We are also working on technologies that will help us to cope with the challenges and the potential of upcoming artificial intelligence. We do not perceive artificial intelligence as something to replace multiphysics analysis, but there will certainly be a merger of those fields in the next few years. So, who is going to provide all the data it takes to train all those neuronal networks?Experiments alone can’t do the job. So, what about highly validated, highly sophisticated simulation models? Why not use them to train artificial intelligence, for instance?

That's one big thing we’re going after. Another big upcoming trend, and I have seen this coming for quite a number of years, comes from meteorology. We can all learn from the meteorologists, they've been thoroughly tested for decades by a very tough audience, basically everyone out there! They are used to thinking in ensembles i.e., ensemble computing, because they know very well that the better models rely upon parameters and boundary conditions and do not have 100 percent certainty to them.
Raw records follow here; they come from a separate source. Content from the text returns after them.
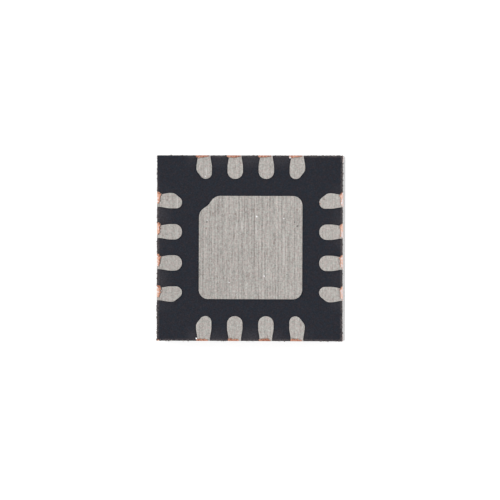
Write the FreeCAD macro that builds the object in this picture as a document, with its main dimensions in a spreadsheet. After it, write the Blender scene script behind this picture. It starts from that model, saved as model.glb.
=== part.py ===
import FreeCAD, Part
import os
import Sketcher

# A 16-lead QFN: a sawn block of moulding compound round an etched copper lead frame.
# It lies on its marked face, so the solder faces point up. All sizes are in millimetres.
# The origin is the centre of the marked face. The index corner is at -X +Y.

SIZES = [
    # the block of moulding compound
    ("corner_margin_x", 0.7425, "from the last lead's middle to the sawn wall, along X"),
    ("corner_margin_y", 0.74, "from the last lead's middle to the sawn wall, along Y"),
    ("package_height", 0.9, "from the marked face to the solder faces"),
    ("standoff", 0.02, "how far the solder faces stand out of the compound"),
    ("index_dot_diameter", 0.36, "moulded dimple in the marked face"),
    ("index_dot_depth", 0.03, "depth of that dimple"),
    ("index_dot_inset", 0.46, "from the dimple's middle to each wall"),
    # the etched lead frame
    ("frame_thickness", 0.2, "full thickness of the copper sheet"),
    ("half_thickness", 0.1, "what the half etch leaves of it, on the bonding side"),
    ("frame_shift_x", 0.0145, "how far the saw missed the frame's middle, along X"),
    ("frame_shift_y", 0.0105, "how far the saw missed the frame's middle, along Y"),
    # the leads
    ("leads_per_side", 4, "how many leads each side has"),
    ("lead_pitch", 0.5, "spacing of the leads"),
    ("lead_width", 0.246, "width of a solder land"),
    ("lead_length", 0.388, "from the nominal wall to the land's tip"),
    ("neck_width", 0.2, "width where the saw cuts the lead"),
    ("neck_length", 0.045, "straight part of the neck, from the nominal wall"),
    ("flare_length", 0.13, "where the neck widens to the land"),
    ("flare_radius", 0.3, "rounding at both ends of the flare"),
    ("tip_radius", 0.12, "rounding of a land's tip"),
    ("cut_width", 0.104, "slanted cut on the lands next to a package corner, across the land"),
    ("cut_length", 0.131, "the same cut, along the land"),
    ("cut_shoulder_radius", 0.1, "rounding where that cut leaves the land's side"),
    ("cut_tip_radius", 0.09, "rounding where it meets the tip"),
    ("cut_far_radius", 0.095, "rounding of the tip's other corner on those lands"),
    ("finger_reach", 0.07, "how far the bonding finger runs on past the land's tip"),
    ("finger_wing", 0.03, "how far it stands out beside the land"),
    # the exposed pad
    ("pad_gap", 0.274, "from a land's tip to the pad"),
    ("pad_corner_radius", 0.15, "rounding of the pad's corners"),
    ("notch_leg", 0.255, "where the index notch meets the pad's sides"),
    ("notch_depth", 0.15, "from the square corner to the notch's inner corner, along X and Y"),
    ("notch_radius", 0.17, "rounding where the notch meets the sides"),
    ("notch_hollow_radius", 0.2, "rounding of the notch's inner corner"),
    ("rim_reach", 0.06, "how far the half-etched rim stands out round the pad"),
    ("tie_bar_width", 0.14, "width of the bars that held the pad at its corners"),
    # the silicon die and its adhesive
    ("die_margin", 0.28, "pad that is left free round the die"),
    ("die_thickness", 0.25, "thickness of the silicon"),
    ("attach_thickness", 0.02, "thickness of the cured adhesive"),
    ("attach_margin", 0.03, "adhesive squeezed out round the die"),
    # the bond wires
    ("bond_pitch", 0.2, "spacing of the balls on the die"),
    ("bond_inset", 0.07, "from a ball's middle to the die's edge"),
    ("wire_diameter", 0.025, "diameter of the wire"),
    ("ball_diameter", 0.06, "diameter of the squashed ball"),
    ("ball_height", 0.015, "height of the squashed ball"),
    ("wire_rise", 0.09, "upright part of the wire over the die"),
    ("kink_rise", 0.03, "rise of the short slanted part after it"),
    ("kink_run", 0.03, "run of that part"),
    ("stitch_inset", 0.1, "from the finger's tip to the stitch"),
    ("stitch_length", 0.07, "length of the squashed end of the wire"),
    ("stitch_width", 0.05, "width of the squashed end"),
    ("stitch_thickness", 0.012, "thickness of the squashed end"),
]

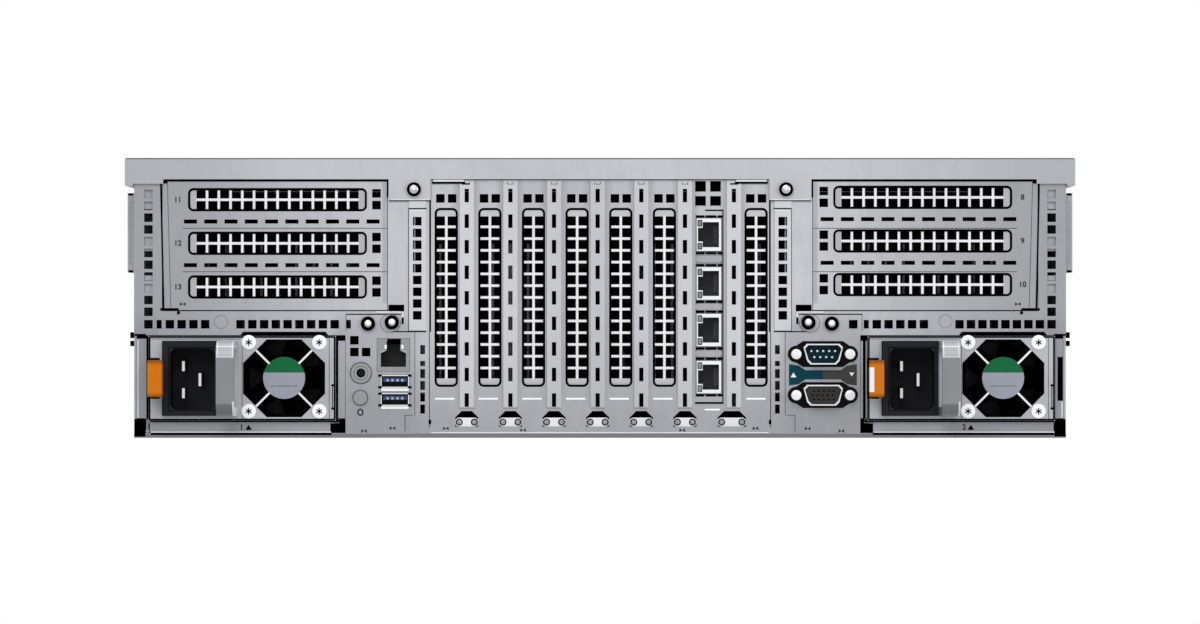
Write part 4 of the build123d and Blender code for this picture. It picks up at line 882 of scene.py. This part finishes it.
class SERVER_OT_bracket(bpy.types.Operator):
    """Adds the studs, dashes, spring latches and seams of the slot bracket"""

    bl_idname = "server.bracket"
    bl_label = "Slot bracket"

    def execute(self, context):
        self.foot()
        clips = [(x - 1.4, x + 1.4, CLIP_Z, 118.3) for x in RIBS[:6]]
        posts = [x + side * 1.3 for x in RIBS[:6] for side in SIDES]
        clips += [(x - 0.15, x + 0.15, CLIP_Z, 119.2) for x in posts]
        mark("rib_clips", clips, "line_grey", face=RAISED_Y)
        latches = both((62.8, 78.2, 118.3, 119.3), (60.6, 64.4, 117.9, 118.6))
        mark("latch_gaps", latches, "gap_black", 0.1, RAISED_Y)
        mark("latch_springs", both((63.4, 77.6, 119.3, 120.2)), "pale_edge", 0.3, RAISED_Y)
        seams = both((78.7, 79.5, SHELF_Z, WALL_TOP), (79.3, 79.6, 4.8, SHELF_Z), (78.6, 79.8, 6.4, 8.4))
        mark("bracket_seams", seams, "gap_black", 0.08)
        nibs = []
        on_sides = ((-194.3, 62.3), (194.6, 62.3), (-109.9, 3.2), (-96.6, 4.5), (96.7, 4.3), (112.4, 3.2))
        on_foot = ((-71.8, 4.4), (-35.8, 3.6), (38.3, 3.6), (72.4, 4.4))
        for x, z in on_sides + on_foot:
            nibs.append([(x - 1.3, z - 0.9), (x, z), (x - 1.3, z + 0.9)])
            nibs.append([(x + 1.3, z + 0.9), (x, z), (x + 1.3, z - 0.9)])
        mark("press_nibs", nibs, "print_dark", 0.06)
        # A pale line along the folded foot is a painted highlight
        mark("foot_highlight", [(-78.6, 78.6, 2.25, 2.65)], "pale_edge")
        return {"FINISHED"}

    def foot(self):
        """Arches with their studs, black sheets of painted shade behind them, and the painted dashes above
        them.
        """
        plates = [
            arc(x + reach, ARCH_Z, 2.1, -90, 90) + arc(x - reach, ARCH_Z, 2.1, 90, 270) for x, reach in ARCHES
        ]
        slab("arch_plates", plates, -374.2, BLANK_Y, "pale_edge")
        # Black sheets behind the arches are painted shade that hides the board seen through them
        backs = [(x - 7.0, x + 7.0, 1.4, 13.6) for x, reach in ARCHES]
        slab("arch_shade_sheets", backs, -373.0, -373.2, "gap_black")
        studs = [(x + side * reach, BLANK_Y, ARCH_Z) for x, reach in ARCHES for side in SIDES]
        rings("arch_stud_rings", studs, "gap_black", 3.3, 0.6, 0.1)
        rows("arch_studs", "dome", studs, "grey_plastic", radius=1.15, foot=0.1, rise=0.35)
        dashes = [(x - 5.2, x + 3.8, DASH_LOW, DASH_HIGH) for x in UPRIGHT_SLOTS[:6]]
        dashes += [(68.2, 77.1, DASH_LOW, DASH_HIGH), (48.8, 55.8, 12.8, 13.5)]
        mark("slot_dashes", dashes, "print_white", 0.06)


class SERVER_OT_risers(bpy.types.Operator):
    """Adds step lines of painted shade, outer seams, feet and numbers to the two riser plates"""

    bl_idname = "server.risers"
    bl_label = "Riser plates"

    def execute(self, context):
        # Grey lines where the riser plates step out are painted shade
        mark("riser_steps", both((99.2, 194.4, 97.4, 97.75), (99.2, 194.4, 77.2, 77.55)), "line_grey")
        outer = [(202.8, 60.0), (203.6, 60.0), (204.9, WALL_TOP), (204.1, WALL_TOP)]
        pin = arc(196.3, 58.2, 0.8, 0, 345, 12)
        lower = ((196.2, 204.8, 59.2, 60.4), pin, (98.6, 196.4, 59.0, 59.5))
        mark("riser_seams", both(outer, *lower, (201.4, 204.6, 118.4, 119.8)), "gap_black", 0.08)
        mark("riser_folds", both([(199.7, 60.4), (200.0, 60.4), (201.6, 118.6), (201.3, 118.6)]), "line_grey")
        gaps = both((91.2, 98.5, 58.9, 62.0), (92.2, 118.3, 57.3, 57.8), (91.4, 92.4, 53.0, 56.0))
        mark("riser_hook_gaps", gaps + [(118.3, 122.2, 57.3, 57.8)], "gap_black", 0.1)
        mark("riser_hooks", both((92.0, 104.0, 58.3, 58.9), (91.6, 92.3, 56.4, 58.9)), "pale_edge", 0.3)
        rings("pressed_rounds", [(-176.5, WALL_Y, 54.0), (160.9, WALL_Y, 54.3)], "line_grey", 6.4, 0.18)
        numbers = [(text, -196.6, z) for text, z in zip(("11", "12", "13"), LEFT_ROWS)]
        numbers += [(text, 196.8, z) for text, z in zip(("8", "9", "10"), RIGHT_ROWS)]
        figures("slot_numbers", numbers, 3.5)
        return {"FINISHED"}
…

So, whenever you do a model-based weather prediction you do a number, potentially a vast number, of simulation runs, and then you get a spectral overview of all the possibilities. Then you talk about averages, about means, about deviations and about probability. What I see in the engineering field is that we have neglected this a bit. People still tend to do one single simulation for complex processes and try to draw all kinds of information and predictions out of that one single simulation, when in reality there is a lot of uncertainty to these predictions, to our models as well, and we should be honest enough to acknowledge that and respond to that. So, the best response is to not just do single individual simulations, but to, on a standard basis, do chunks of simulation, spectra, angles of perspective etc.

Now, how are we going to achieve that? Certainly, you do not want your high-level employees seated in front of your cluster or even in front of a cloud computing machine doing simulation after simulation. To me, the key is what we call massive simultaneous cloud computing. That means right now we’re after tools -and we have been for several years, which I think is a pretty hot topic- that enable us, on a user-friendly basis, at the push of a button to conduct dozens or even hundreds of simulation runs, a spectrum of simulation runs, simultaneously in the cloud on as many cloud computers as you wish and then retrieve statistically relevant information from these runs.